[Intel-gfx] [PATCH i-g-t 01/10] gem_wsim: Rip out userspace balancing

Chris Wilson chris at chris-wilson.co.uk
Thu Jun 18 10:05:48 UTC 2020


Quoting Tvrtko Ursulin (2020-06-18 11:03:11)
> 
> On 18/06/2020 08:55, Chris Wilson wrote:
> > Quoting Tvrtko Ursulin (2020-06-18 08:40:25)
> >>
> >> On 18/06/2020 08:14, Chris Wilson wrote:
> >>> Quoting Tvrtko Ursulin (2020-06-17 17:01:11)
> >>>> From: Tvrtko Ursulin <tvrtko.ursulin at intel.com>
> >>>>
> >>>> Evaluation of userspace load balancing options was how this tool started
> >>>> but since we have settled on doing it in the kernel.
> >>>>
> >>>> Tomorrow we will want to update the tool for new engine interfaces and all
> >>>> this legacy code will just be a distraction.
> >>>>
> >>>> Rip out everything not related to explicit load balancing implemented via
> >>>> context engine maps and adjust the workloads to use it.
> >>>
> >>> Hmm, if this is on the table, should we also then restrict
> >>> load-balancing wsim to gen11+ so that we can use the timed loops rather
> >>> nop batches?
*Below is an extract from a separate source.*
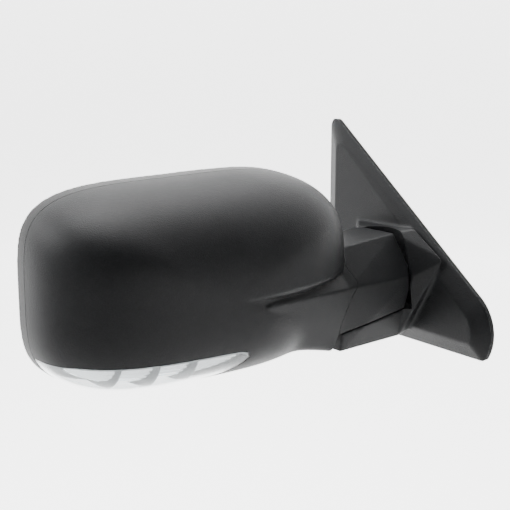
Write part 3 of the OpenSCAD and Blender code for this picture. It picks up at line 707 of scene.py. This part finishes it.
# nothing of the arm stays on the housing, and its rear face is trimmed flat
trim = headPlace @ Matrix.Translation((0, -0.25 * mm, 0)) @ headPlace.inverted()
rearLimit = tool("rearLimit", lambda bm: headSkin(bm, -0.4, 128, 72), trim)
carve(rearHousing, rearLimit, "INTERSECT")
tube = bezelBlock("tube", -bezel["wall"], 6, -60)
rearCore = copyOf(headCore, "rearCore")
carve(rearCore, tube)
carveAll(rearHousing, [neckCut, rearCore])
# the bezel's wall carries on past the seam and hides the lamp from behind
overlapAt = -seams["split"] + seams["gap"] + 1  # it starts 1 mm inside the housing's own wall
bezelTube = bezelBlock("bezelTube", -bezel["wall"], overlapAt, -overlapAt - bezel["depth"])
bezelBore = bezelBlock("bezelBore", 0.1, 10, -60)
carve(bezelTube, bezelBore)
carve(rearHousing, bezelTube, "UNION")
settle(rearHousing, rearAbs)
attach(rearHousing, "head")
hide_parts("rear_housing")
discard(tube, bezelTube, bezelBore, rearCore, rearLimit, hubHole, capSlab, rearSlab, puddleHole)
print("rear housing:", len(rearHousing.data.polygons), "faces")

# signal lamp

lamp = dict(lensWall=2.1, mirrorDepth=7.0, mirrorThick=3, mirrorGap=1.2, wallDepth=2.5, wallGap=0.4, rim=1.2,
            ribPitch=4.4, ribDepth=1.2, tipPitch=3.0, middleRibs=0.3, ribFall=0.12, facing=-0.25,
            dividers=[-99, -67, -32], dividerWide=1.2, far=(-170, 60))
signalLens = tool("signalLens", lambda bm: headSkin(bm, 0.15, 256, 160))
carve(signalLens, lensFit, "INTERSECT")
lensCore = headTool("lensCore", lamp["lensWall"])
carve(signalLens, lensCore)
settle(signalLens, lensClear, 30)
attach(signalLens, "head")
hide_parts("signal_lens")

# the bowl: a slice of the head's skin further in, clear of the bezel
bowl = headTool("signalReflector", lamp["mirrorDepth"])
innerEdge = tool("innerEdge", grownPrism(lensEdge, -lamp["mirrorGap"], seams["ahead"],
                 -seams["lensBack"] - 1), headPlace)
bowlBack = headTool("bowlBack", lamp["mirrorDepth"] + lamp["mirrorThick"])
keepOut = bezelBlock("keepOut", -bezel["wall"] - bezel["clear"], 4, -40)
carve(bowl, innerEdge, "INTERSECT")
carveAll(bowl, [bowlBack, keepOut])
melt(bowl, 0.7 * mm, 1)
toHead = headPlace.inverted()
shape = bmesh.new()
shape.from_mesh(bowl.data)
shape.normal_update()
moves = []
for v in shape.verts:
    here = toHead @ v.co / mm
    outward = (toHead.to_3x3() @ v.normal)
    if outward.y > lamp["facing"]:                         # only the front of the bowl is ribbed
        moves.append(Vector())
        continue
    tip = here.x > lamp["dividers"][2]
    pitch = lamp["tipPitch"] if tip else lamp["ribPitch"]
    sloped = here.z + lamp["ribFall"] * here.x             # the ribs fall a little outboard
    middle = lamp["dividers"][0] < here.x < lamp["dividers"][2]
    rib = abs((sloped / pitch) % 1 - 0.5) * 2
    deep = (rib - 0.5) * lamp["ribDepth"] * (lamp["middleRibs"] if middle else 1)
    moves.append(v.normal * deep * mm)
for v, move in zip(shape.verts, moves):
    v.co += move
shape.to_mesh(bowl.data)
shape.free()
walls = headTool("walls", lamp["wallDepth"])
lensFitIn = lensBlock("lensFitIn", -lamp["wallGap"])
carve(walls, lensFitIn, "INTERSECT")
wallBack = headTool("wallBack", lamp["mirrorDepth"] + 1.5)
carveAll(walls, [wallBack, keepOut])
# only the rim and the dividers stay of the walls
windows, edges = [], [lamp["far"][0]] + lamp["dividers"] + [lamp["far"][1]]
halfWide = lamp["dividerWide"] / 2
for left, right in zip(edges[:-1], edges[1:]):
    pane = lensBlock("pane", -lamp["wallGap"] - lamp["rim"])
    block = tool("block", brick((left + halfWide, -200, -120), (right - halfWide, 0, 0)), headPlace)
    carve(pane, block, "INTERSECT")
    windows.append(pane)
    discard(block)
carveAll(walls, windows)
discard(*windows, lensFitIn, wallBack, lensCore, bowlBack, innerEdge, keepOut)
settle(bowl, reflectorSkin, 60)
# the walls take the grey that paints the shade at the dividers
settle(walls, dividerShadeGrey, 30)
walls.name = "lampWalls"
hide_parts("signal_reflector")
for piece in (bowl, walls):
    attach(piece, "head")
discard(lensCut, lensFit, neckCut, neckFit, headTight, headLoose, headCore, headBody)
print("signal lamp:", len(bowl.data.polygons), "faces")

# mirror glass

glassEdge = dict(thick=2, bevel=0.7, points=240)
glassBuild = bmesh.new()
rimLine(glassBuild, bezel["edge"] + bezel["gap"], bezel["inner"] + bezel["gap"], -headPose["glassFace"],
        -glassEdge["thick"], glassEdge["points"])
bmesh.ops.recalc_face_normals(glassBuild, faces=glassBuild.faces)
border = [e for e in glassBuild.edges if e.is_manifold and e.calc_face_angle(0) > 1]
bmesh.ops.bevel(glassBuild, geom=border, offset=glassEdge["bevel"] * mm, segments=3, profile=0.5,
                affect="EDGES", material=-1)
bmesh.ops.transform(glassBuild, matrix=headPlace, verts=glassBuild.verts)
glassPiece = makeObject("mirrorGlass", glassBuild, mirrorSkin, 25)
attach(glassPiece, "glass")
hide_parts("mirror_glass")
print("glass made")

# sail and its arm root

sail = dict(top=141, front=139, rear=80, drop=67, back=3, skirt=5, deep=14, bevel=17, round=7, noseRound=45,
            noseAt=-42, toe=40, peakDraw=1.35, toeDraw=0.4, voxel=1.4, coreVoxel=3.0, soften=4, openBy=3.5)


def buildSail(bm):
    # discs at the corners, joined by their hull, for the skirt and for the flat face inside the bevel
    def ring(inset, x):
        made, r = [], sail["round"]
        rear, low = sail["rear"] - r - inset, -sail["drop"] + r + inset
        spots = [(sail["noseRound"] - sail["front"], sail["noseAt"], sail["noseRound"] - inset),
                 (rear, sail["top"] - r - inset * sail["peakDraw"], r), (rear, low, r),
                 (sail["toe"] - sail["front"] + inset * sail["toeDraw"], low, r)]
        for y, z, r in spots:
            disc = bmesh.ops.create_circle(bm, cap_ends=False, segments=48, radius=r * mm)["verts"]
            bmesh.ops.rotate(bm, verts=disc, cent=(0, 0, 0), matrix=Matrix.Rotation(math.radians(90), 3, "Y"))
            bmesh.ops.translate(bm, verts=disc, vec=Vector((x, y, z)) * mm)
            for v in disc:
                v.co.z = max(v.co.z, (-sail["drop"] + inset) * mm)
            made += disc
        return made
    verts = ring(0, -sail["back"]) + ring(0, -sail["skirt"]) + ring(sail["bevel"], -sail["deep"])
    bmesh.ops.convex_hull(bm, input=verts)
    bmesh.ops.delete(bm, geom=[v for v in bm.verts if not v.link_faces], context="VERTS")
    bmesh.ops.dissolve_limit(bm, angle_limit=0.01, verts=bm.verts, edges=bm.edges)


def buildRoot(bm):
    hullOf(bm, [(arm["rootX"], arm["root"]), (arm["seatX"], arm["seat"])])


def shelfTools():
    low = -shelf["reach"]
    return [tool("shelfDrum", drum(shelf["drum"], low, 0), foldPlace),
            tool("shelfCone", skirtCone(0, Vector((0, 1, 0))), foldPlace),
            tool("shelfFront", brick((-5, -150, low), (195, 0, 0)), foldPlace),
            tool("shelfRear", brick((20, -150, low), (220, 150, 0)), foldPlace)]


shelfBits = []
for one in shelfTools():
    bit = tool("shelfBit", buildNeck)
    carve(bit, one, "INTERSECT")
    discard(one)
    shelfBits.append(bit)
sailBody = joinShells(tool("sailBody", buildSail), tool("root", buildRoot), *shelfBits)
sailCore = copyOf(sailBody, "sailCore")
melt(sailBody, sail["voxel"] * mm, sail["soften"])
melt(sailCore, sail["coreVoxel"] * mm, 1)
slim(sailCore, arm["wall"] * mm)
sailCore.data.transform(Matrix.Translation((sail["openBy"] * mm, 0, 0)))  # opens it towards the door
pocketRadius, pocketUnder, pocketTop = arm["knuckle"] + arm["gap"], -0.4, 140
pocketWall = tool("pocketWall", drum(pocketRadius + arm["wall"], pocketUnder - arm["wall"], pocketTop),
                  foldPlace)
carve(sailCore, pocketWall)
pocket = tool("pocket", drum(pocketRadius, pocketUnder, pocketTop), foldPlace)
hubBore = tool("hubBore", drum(hub["shelfHole"], -8, 4), foldPlace)
plugBore = tool("plugBore", drum(hub["plug"], -60, -12), foldPlace)
doorSide = tool("doorSide", brick((-sail["back"], -200, -120), (60, 200, 200)))
carveAll(sailBody, [pocket, sailCore, hubBore, plugBore, doorSide])
sailBody.name = "sailCover"
settle(sailBody, coverAbs)
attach(sailBody, "base")
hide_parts("sail_cover")
discard(pocketWall, pocket, hubBore, plugBore, doorSide, sailCore)
print("sail:", len(sailBody.data.polygons), "faces")

# floor, light and camera

stage = dict(floor=-0.45, reach=9.0, wallBack=2.6, wallHigh=7.0, bend=0.8, bendSteps=12,
             glow=3.0, dim=0.06, glowFrom=0.0, glowFull=0.36)  # metres, and how strongly the paper glows
floorBuild = bmesh.new()
bend = [t * math.pi / 2 / stage["bendSteps"] for t in range(stage["bendSteps"] + 1)]
profile = [(-stage["reach"], 0.0), *((stage["wallBack"] - stage["bend"] * (1 - math.sin(t)),
           stage["bend"] * (1 - math.cos(t))) for t in bend), (stage["wallBack"], stage["wallHigh"])]
line = [floorBuild.verts.new((-stage["reach"], y, stage["floor"] + z)) for y, z in profile]
strip = [floorBuild.edges.new(pair) for pair in zip(line[:-1], line[1:])]
swept = bmesh.ops.extrude_edge_only(floorBuild, edges=strip)
farSide = [g for g in swept["geom"] if isinstance(g, bmesh.types.BMVert)]
bmesh.ops.translate(floorBuild, verts=farSide, vec=(2 * stage["reach"], 0, 0))
view = dict(azimuth=-40, elevation=14, lens=88.2, far=1.106, target=(-0.190, -0.020, 0.045))
aim = math.radians(view["azimuth"])
bmesh.ops.rotate(floorBuild, verts=floorBuild.verts, cent=(0, 0, 0), matrix=Matrix.Rotation(aim, 3, "Z"))
bmesh.ops.recalc_face_normals(floorBuild, faces=floorBuild.faces)
paper, paperTree, paperOut, paperPlace = startMaterial("seamlessPaper")  # matt white paper
fibre = addNode(paperTree, "ShaderNodeTexNoise", links=[("Vector", paperPlace, "Object")],
                Scale=40.0, Detail=2.0)
shade = addNode(paperTree, "ShaderNodeValToRGB", links=[("Fac", fibre, "Fac")])
paintRamp(shade, [(0.0, "F6F6F5"), (1.0, "FAFAFA")])
# the paper glows behind the object, like a lit cove, and stays dim in front of it
alongStage = addNode(paperTree, "ShaderNodeMapping", links=[("Vector", paperPlace, "Object")],
                     Rotation=(0, 0, -aim))
depthOf = addNode(paperTree, "ShaderNodeSeparateXYZ", links=[("Vector", alongStage, "Vector")])
glow = addNode(paperTree, "ShaderNodeMapRange", {"interpolation_type": "SMOOTHSTEP"},
               [("Value", depthOf, "Y")], From_Min=stage["glowFrom"], From_Max=stage["glowFull"],
               To_Min=stage["dim"], To_Max=stage["glow"])
paperSkin = addNode(paperTree, "ShaderNodeBsdfPrincipled", links=[("Base Color", shade, "Color"),
                    ("Emission Strength", glow, "Result")], Roughness=0.9,
                    Emission_Color=linearColour("FFFFFF"))
paperTree.links.new(paperSkin.outputs["BSDF"], paperOut.inputs["Surface"])
floor = makeObject("backdrop", floorBuild, paper)

world = bpy.data.worlds.new("studioAir")
bpy.context.scene.world = world
world.use_nodes = True
world.node_tree.nodes["Background"].inputs["Color"].default_value = linearColour("FFFFFF")
world.node_tree.nodes["Background"].inputs["Strength"].default_value = 0.04

softboxes = {  # metres from the target as the camera sees it: right, back, up; then size and watts
    "overhead": dict(at=(-0.2, 0.25, 1.3), size=(1.3, 0.8), power=17),
    "leftBank": dict(at=(-1.3, -0.2, 0.75), size=(0.6, 0.9), power=12),
    "lowRight": dict(at=(1.2, -0.9, -0.02), size=(0.8, 0.5), power=2.5),
}
target = Vector(view["target"])
rightWay = Vector((math.cos(aim), math.sin(aim), 0))
backWay = Vector((-math.sin(aim), math.cos(aim), 0))
for name, box in softboxes.items():
    light = bpy.data.lights.new(name, "AREA")
    light.shape = "RECTANGLE"
    light.size, light.size_y = box["size"]
    light.energy = box["power"]
    light.spread = math.radians(120)                       # a grid keeps the light off the paper
    holder = bpy.data.objects.new(name, light)
    bpy.context.scene.collection.objects.link(holder)
    holder.location = target + rightWay * box["at"][0] + backWay * box["at"][1] + Vector((0, 0, box["at"][2]))
    holder.rotation_euler = (target - holder.location).to_track_quat("-Z", "Y").to_euler()

camera = bpy.data.cameras.new("studioCamera")
camera.lens = view["lens"]
camera.sensor_width = 36
cameraHolder = bpy.data.objects.new("studioCamera", camera)
bpy.context.scene.collection.objects.link(cameraHolder)
a, e = math.radians(view["azimuth"]), math.radians(view["elevation"])
away = Vector((math.sin(a) * math.cos(e), -math.cos(a) * math.cos(e), math.sin(e)))
cameraHolder.location = target + away * view["far"]
cameraHolder.rotation_euler = (-away).to_track_quat("-Z", "Y").to_euler()
bpy.context.scene.camera = cameraHolder
print("stage set")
That would be a huge selling point, and I'll just keep an
> >>> old checkout around for nop load balancing with all the trimmings.
> >>
> >> That was my plan for the next step yes. Just taking your patch without
> >> further changes would already make it work I think. But also at some
> >> point I want to convert the engine selection (and engine naming in
> >> descriptors) to class:instance.
> >>
> >> Why do you need the nop/old balancing stuff? I would hope going forward
> >> we only need to compare current balancing against any changes. So I'd
> >> really like to remoev the userspace balancing stuff.
> > 
> > There are still some cases where i915 is beaten by plain old contexts,
> > usually that is a combination of semaphores and interrupt latency, but
> > some I just don't understand. There is still an uncomfortably large
> > variation between kernel releases, and comparing the regressions in
> > different balancers is useful to narrow down the problem.
> 
> You could create separate workloads to simulate "-b context" to a 
> degree? I really want to rip this out. Can you cut your losses and 
> forget it existed? :)

It's fine; I can keep a stable benchmark around of a known checkout.